Savers are being warned that bonus interest rates on accounts may not prove as secure as assumed.
West Bromwich Building Society has just written to tens of thousands of “regular saver” customers telling them their 2 per cent annual bonus will be cut to 0.75 per cent from April.
The society said the fall in the base rate - now at a record low of 0.5 per cent - forced it to review its bonus accounts and that the new interest rate of 1.5 per cent, including bonus, was “fair in terms of what the market pays”.
But the reduction is unusual because it applies to existing customers who have been meeting the conditions for the yearly payment - funding their accounts monthly and limiting withdrawals - rather than just new savers.

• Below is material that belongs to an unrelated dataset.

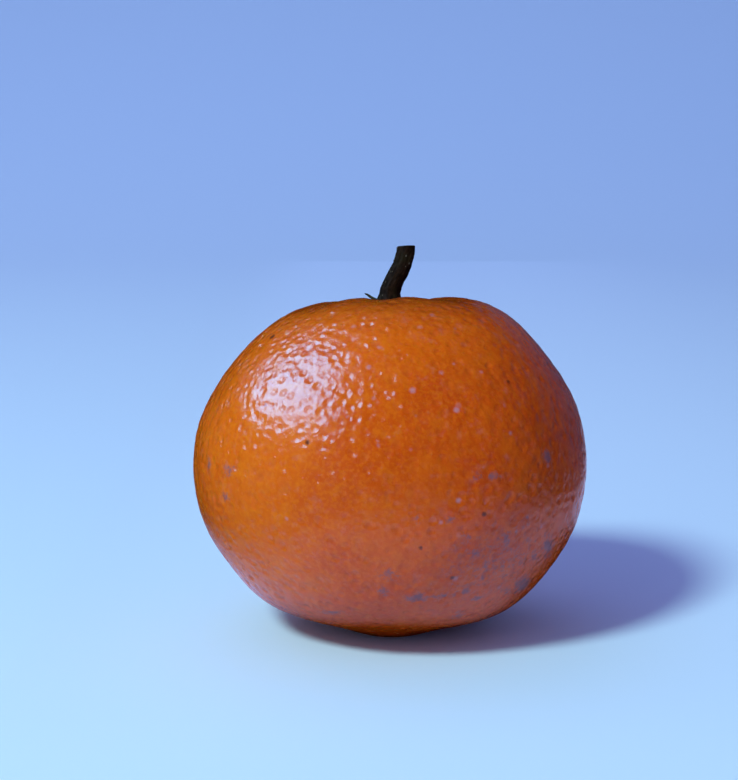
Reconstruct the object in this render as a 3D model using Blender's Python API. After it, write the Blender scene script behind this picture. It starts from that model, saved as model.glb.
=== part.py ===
"""An orange as picked, resting on its flat spot: the fruit, its calyx and a short cut stem.

Units are metres, +Z is up and +Y points away from the front. The origin lies on the surface that
the fruit rests on, straight below the middle of the fruit. The fruit's own axis runs from its
style end to its stem, and leans back a little from +Z, the way the fruit settles.
"""

import math

import bmesh
import bpy
from mathutils import Matrix, Vector, noise

# Fruit: a flattened ball with full shoulders, a dimple at the stem and a blunt style end.
WIDTH = 0.0750
DEPTH = 0.0738
BODY_HEIGHT = 0.0657
SHOULDER_RISE, SHOULDER_RADIUS, SHOULDER_WIDTH = 0.0018, 0.0215, 0.0095
DIMPLE_DEPTH, DIMPLE_RADIUS = 0.0031, 0.0080
HEEL_RISE, HEEL_RADIUS, HEEL_WIDTH = 0.0010, 0.0255, 0.0060
STYLE_HOLLOW, STYLE_RADIUS, STYLE_WIDTH = 0.0009, 0.0110, 0.0060
CROWN_SLOPE = 0.050  # the stem end stands higher on the right
STYLE_SLOPE = 0.024  # and the style end hangs lower there

# Furrows run out from the stem between low lobes, and fade before the widest part.
FURROWS = 7
FURROW_DEPTH, FURROW_RADIUS, FURROW_WIDTH = 0.0006, 0.0095, 0.0070
FURROW_TURN = math.radians(140)
FRONT_FURROW = 0.45  # the front furrows are deeper than the rest by this share
SWELLING, SWELLINGS = 0.0005, 2.2  # height and closeness of the slow unevenness of the skin

# How it rests.
LEAN_BACK = math.radians(10)
CENTRE_HEIGHT = 0.0315
GAP = 0.0003  # between pieces that touch

# Calyx: a five-pointed star that lines the dimple.
SEPALS = 5
CALYX_RADIUS, CALYX_NOTCH = 0.0048, 0.52  # the notches reach in to this share of the radius
CALYX_THICKNESS, SEPAL_THICKNESS = 0.0012, 0.0006
SEPAL_LIFT, LEFT_SEPAL_LIFT = 0.0006, 0.0010  # the left sepals curl up by both
SEPAL_TURN = math.radians(180)

# Stem: a bent stub, cut off above the shoulders.
STEM_RADIUS = 0.00165
STEM_LENGTH = 0.0096
STEM_BEND = 0.0031  # how far the cut end stands to the right of the foot
STEM_STRAIGHT = 0.10  # the foot's share of the length, which is straight
FOOT_FLARE, END_FLARE = 1.30, 1.12

# Fineness of the meshes.
FRUIT_SEGMENTS, FRUIT_RINGS = 64, 44
POLE_CROWDING = 0.22  # draws the rings together at both ends, where the skin bends most
CALYX_SEGMENTS, CALYX_RINGS = 60, 12
STEM_POINTS, STEM_SIDES = 12, 4
FOOT_SAMPLES = 24


def clear_scene():
    """Removes every object, so that the script starts from nothing."""
    for obj in list(bpy.data.objects):
        bpy.data.objects.remove(obj)


def bell(distance, width):
    """A smooth hump: 1 at distance 0, fading out over width."""
    return math.exp(-((distance / width) ** 2))


def crown_relief(x, y):
    """Height of the stem end's shoulders, dimple and furrows above the plain ball."""
    radius = math.hypot(x, y)
    azimuth = math.atan2(y, x)
    furrow = 0.5 - 0.5 * math.cos(FURROWS * azimuth + FURROW_TURN)
    furrow *= 1 - FRONT_FURROW * math.sin(azimuth)
    return (
        SHOULDER_RISE * bell(radius - SHOULDER_RADIUS, SHOULDER_WIDTH)
        - DIMPLE_DEPTH * bell(radius, DIMPLE_RADIUS)
        - FURROW_DEPTH * furrow * bell(radius - FURROW_RADIUS, FURROW_WIDTH)
        + CROWN_SLOPE * x
    )


def style_relief(x, y):
    """Depth of the style end's heel below the plain ball, less the shallow ring inside it."""
    radius = math.hypot(x, y)
    return (
        HEEL_RISE * bell(radius - HEEL_RADIUS, HEEL_WIDTH)
        - STYLE_HOLLOW * bell(radius - STYLE_RADIUS, STYLE_WIDTH)
        + STYLE_SLOPE * x
    )


def skin_point(direction):
    """The point of the skin that lies in a unit direction from the middle, in the fruit's axes."""
    point = Vector((direction.x * WIDTH, direction.y * DEPTH, direction.z * BODY_HEIGHT)) / 2
    if direction.z > 0:
        point.z += direction.z * crown_relief(point.x, point.y)
    else:
        point.z += direction.z * style_relief(point.x, point.y)
    return point + direction * SWELLING * noise.noise(direction * SWELLINGS)


def crown_point(x, y):
    """The point of the skin above (x, y) at the stem end, in the fruit's axes."""
    across, along = 2 * x / WIDTH, 2 * y / DEPTH
    return skin_point(Vector((across, along, math.sqrt(1 - across**2 - along**2))))


def crowded(direction):
    """Moves a unit direction towards the nearer pole, so that the rings stand closer there."""
    turn = math.acos(max(-1.0, min(1.0, direction.z)))
    wanted = turn - POLE_CROWDING * math.sin(2 * turn)
    flat = Vector((direction.x, direction.y, 0))
    if flat.length < 1e-6:
        return direction
    flat.normalize()
    return Vector((flat.x * math.sin(wanted), flat.y * math.sin(wanted), math.cos(wanted)))


def new_material(name, colour, roughness):
    """A Principled material of one colour."""
    material = bpy.data.materials.new(name)
    material.use_nodes = True
    shader = material.node_tree.nodes["Principled BSDF"]
    shader.inputs["Base Color"].default_value = (*colour, 1)
    shader.inputs["Roughness"].default_value = roughness
    shader.inputs["Metallic"].default_value = 0.0
    return material


def add_object(name, data, material, parent, collection):
    """Links a new object, with its material, under its parent."""
    obj = bpy.data.objects.new(name, data)
    data.materials.append(material)
    obj.parent = parent
    collection.objects.link(obj)
    return obj


def mesh_from(name, bm):
    """Turns a finished bmesh into a smooth mesh."""
    mesh = bpy.data.meshes.new(name)
    bm.to_mesh(mesh)
    bm.free()
    mesh.shade_smooth()
    return mesh


def fruit_mesh(place):
    """The fruit in its own axes, cut flat where it rests once it is moved by place."""
    bm = bmesh.new()
    bmesh.ops.create_uvsphere(bm, u_segments=FRUIT_SEGMENTS, v_segments=FRUIT_RINGS, radius=1)
    for vertex in bm.verts:
        vertex.co = skin_point(crowded(vertex.co.normalized()))
    to_fruit = place.inverted()
    down = to_fruit.to_3x3() @ Vector((0, 0, -1))
    cut = bmesh.ops.bisect_plane(
        bm,
        geom=bm.verts[:] + bm.edges[:] + bm.faces[:],
        dist=1e-6,
        plane_co=to_fruit.translation,
        plane_no=down,
        clear_outer=True,
    )
    rim = [item for item in cut["geom_cut"] if isinstance(item, bmesh.types.BMEdge)]
    bmesh.ops.edgeloop_fill(bm, edges=rim)
    bmesh.ops.recalc_face_normals(bm, faces=bm.faces)
    return mesh_from("fruit", bm)


def sepal_reach(azimuth):
    """How far the calyx reaches from the axis: five points with round notches between them."""
    point = abs(math.cos(SEPALS / 2 * (azimuth + SEPAL_TURN)))
    return CALYX_RADIUS * (CALYX_NOTCH + (1 - CALYX_NOTCH) * point**1.8)


def calyx_half_thickness(x, y):
    """Half of the calyx's thickness at (x, y): stout in the middle, thin at the points."""
    out = math.hypot(x, y) / CALYX_RADIUS
    return (CALYX_THICKNESS + (SEPAL_THICKNESS - CALYX_THICKNESS) * out) / 2

def calyx_middle(x, y):
    """Height of the calyx's middle layer at (x, y): it lines the dimple, and its points curl up."""
    out = math.hypot(x, y) / CALYX_RADIUS
    lift = SEPAL_LIFT + LEFT_SEPAL_LIFT * max(0.0, -math.cos(math.atan2(y, x)))
    return crown_point(x, y).z + 2 * GAP + calyx_half_thickness(x, y) + lift * out**3

def calyx_mesh():
    """The calyx in the fruit's axes: a ball pressed flat and drawn out into five points."""
    bm = bmesh.new()
    bmesh.ops.create_uvsphere(bm, u_segments=CALYX_SEGMENTS, v_segments=CALYX_RINGS, radius=1)
    for vertex in bm.verts:
        azimuth = math.atan2(vertex.co.y, vertex.co.x)
        reach = math.hypot(vertex.co.x, vertex.co.y) * sepal_reach(azimuth)
        x, y = reach * math.cos(azimuth), reach * math.sin(azimuth)
        height = calyx_middle(x, y) + calyx_half_thickness(x, y) * vertex.co.z
        vertex.co = Vector((x, y, height))
    return mesh_from("calyx", bm)

def stem_foot():
    """The lowest height at which the stem's whole foot stands clear of the calyx."""
    radius = FOOT_FLARE * STEM_RADIUS
    highest = 0.0
    for i in range(FOOT_SAMPLES):
        azimuth = math.tau * i / FOOT_SAMPLES
        x, y = radius * math.cos(azimuth), radius * math.sin(azimuth)
        highest = max(highest, calyx_middle(x, y) + calyx_half_thickness(x, y))
    return highest + GAP

def stem_curve():
    """The stem in the fruit's axes: a tapered stub that bows to the right, flared at both ends."""
    curve = bpy.data.curves.new("stem", "CURVE")
    curve.dimensions = "3D"
    curve.bevel_depth = STEM_RADIUS
    curve.bevel_resolution = STEM_SIDES
    curve.use_fill_caps = True
    foot = stem_foot()
    line = curve.splines.new("POLY")
    line.points.add(STEM_POINTS - 1)
    for i, point in enumerate(line.points):
        share = i / (STEM_POINTS - 1)
        bend = max(0.0, share - STEM_STRAIGHT) / (1 - STEM_STRAIGHT)
        bow = STEM_BEND * math.sin(bend * math.pi / 2) ** 1.2
        point.co = (bow, 0, foot + STEM_LENGTH * share, 1)
        point.radius = 1 + (FOOT_FLARE - 1) * bell(share, 0.22) + (END_FLARE - 1) * share**3
    return curve

def build():
    """Builds the orange and stands it on its flat spot."""
    clear_scene()
    orange = bpy.data.collections.new("orange")
    bpy.context.scene.collection.children.link(orange)
    place = Matrix.Translation((0, 0, CENTRE_HEIGHT)) @ Matrix.Rotation(-LEAN_BACK, 4, "X")
    axis = bpy.data.objects.new("fruit_axis", None)
    orange.objects.link(axis)
    axis.matrix_world = place
    peel = new_material("peel", (0.76, 0.19, 0.01), 0.38)
    sepal = new_material("sepal", (0.045, 0.040, 0.018), 0.75)
    bark = new_material("bark", (0.035, 0.024, 0.014), 0.80)
    add_object("fruit", fruit_mesh(place), peel, axis, orange)
    add_object("calyx", calyx_mesh(), sepal, axis, orange)
    add_object("stem", stem_curve(), bark, axis, orange)


if __name__ == "__main__":
    build()
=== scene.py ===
"""The looks of an orange as picked: its pitted peel, dry calyx and cut stem, on a pale floor."""

import functools
import logging
import math
import random
from dataclasses import dataclass, field
from enum import Enum

import bmesh
import bpy
import numpy as np
from mathutils import Matrix, Vector, noise
from mathutils.bvhtree import BVHTree
from mathutils.kdtree import KDTree


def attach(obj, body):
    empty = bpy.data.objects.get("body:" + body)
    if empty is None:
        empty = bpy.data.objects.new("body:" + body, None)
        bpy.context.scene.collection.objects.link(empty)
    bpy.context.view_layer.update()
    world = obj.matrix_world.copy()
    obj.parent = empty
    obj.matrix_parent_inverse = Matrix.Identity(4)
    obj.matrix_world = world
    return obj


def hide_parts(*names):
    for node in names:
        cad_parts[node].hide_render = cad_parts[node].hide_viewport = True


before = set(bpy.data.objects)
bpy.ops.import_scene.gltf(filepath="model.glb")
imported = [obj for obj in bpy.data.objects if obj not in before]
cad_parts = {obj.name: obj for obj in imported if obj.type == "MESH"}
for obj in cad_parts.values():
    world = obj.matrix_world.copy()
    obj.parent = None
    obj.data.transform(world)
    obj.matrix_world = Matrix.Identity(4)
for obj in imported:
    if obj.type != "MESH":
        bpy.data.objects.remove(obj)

logging.basicConfig(level=logging.INFO, format="%(message)s")
log = logging.getLogger("orange")

MM = 0.001

# Short names for types: a Span is two limits or two sizes, a Bearing is degrees to the right of
# the front and degrees up, and a Line is a centre line's heights, sideways places and radii.
Span = tuple[float, float]
Bearing = tuple[float, float]
Triple = tuple[float, float, float]
Colour = Triple
Line = tuple[np.ndarray, np.ndarray, np.ndarray]
Socket = bpy.types.NodeSocket
Material = bpy.types.Material
Piece = bpy.types.Object
BMesh = bmesh.types.BMesh


# ---- the fruit's own frame


@dataclass(frozen=True)
class FruitFrame:
    """Where the fruit's axis stands: it leans back about the middle of the fruit."""

    centre: Vector = field(default_factory=lambda: Vector((0, 0, 31.5 * MM)))
    lean_back: float = math.radians(10)

    def matrix(self) -> Matrix:
        """Turns a point in the fruit's axes into the model's frame."""
        return Matrix.Translation(self.centre) @ Matrix.Rotation(-self.lean_back, 4, "X")

    def own_axes(self, points: np.ndarray) -> np.ndarray:
        """Turns points in the model's frame into the fruit's axes."""
        inverse = np.array(self.matrix().inverted())
        return points @ inverse[:3, :3].T + inverse[:3, 3]

    def axis(self) -> Vector:
        """The unit direction from the style end to the stem."""
        return self.matrix().to_3x3() @ Vector((0, 0, 1))

    def direction(self, round_deg: float, up_deg: float) -> Vector:
        """A direction from the middle of the fruit.

        Args:
            round_deg: turn to the right from the front, about the vertical.
            up_deg: angle above the level plane.

        Returns:
            The unit direction in the model's frame.
        """
        turn, rise = math.radians(round_deg), math.radians(up_deg)
        level = math.cos(rise)
        return Vector((math.sin(turn) * level, -math.cos(turn) * level, math.sin(rise)))

    def facing(self, points: np.ndarray, towards: Bearing) -> np.ndarray:
        """How squarely points face a bearing: 1 straight towards it, -1 away from it."""
        outward = points - np.array(self.centre)
        outward /= np.linalg.norm(outward, axis=1)[:, None]
        return outward @ np.array(self.direction(*towards))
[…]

Such bonuses have been seen as insulating accountholders from falling cash returns.
Kevin Mountford, head of savings at Moneysupermarket.com, the comparison service, described the cut as “another example of existing customers being disadvantaged”.
“What’s the point of a bonus, if providers have the ability to ‘slice and dice’ it?” he asked.
David Black, banking consultant at Defaqto, the research firm, said: “Because of where base rates are, I wouldn’t be surprised if more banks and societies did this to their customers.”
Under industry rules, as long as a bonus is not specifically described as “fixed”, banks and societies can reduce the payment by giving accountholders as little as 30 days’ notice, said Adrian Lloyd, enforcement director at the Banking Code Standards Board. “It’s tough times – customers who want security need a fixed-rate, fixed-term account,” he said.
However, a spokeswoman for the Financial Ombudsman Service, which arbitrates on complaints, said: “If a banking contract clearly states that a bonus will be paid if a consumer meets certain requirements, we would not generally expect a unilateral change in the contract part-way through the bonus cycle.”
David Johnson, retail divisional director of the West Bromwich, said his society had complied fully with the Banking Code and “Treating Customers Fairly (TCF)” guidelines, and only one saver had complained so far.
“We have followed rules on fairness… given 30 days’ notice of the change and are paying the [existing] bonus to the [account] year-end,” he said.
But Mountford claimed the reduction was “not in the spirit of fairness”.
Last month, Beverley Building Society backed down on a plan to halve the 3 per cent bonus on its Monthly Saver account, after conceding that existing customers might have assumed the payment would be maintained at the same level.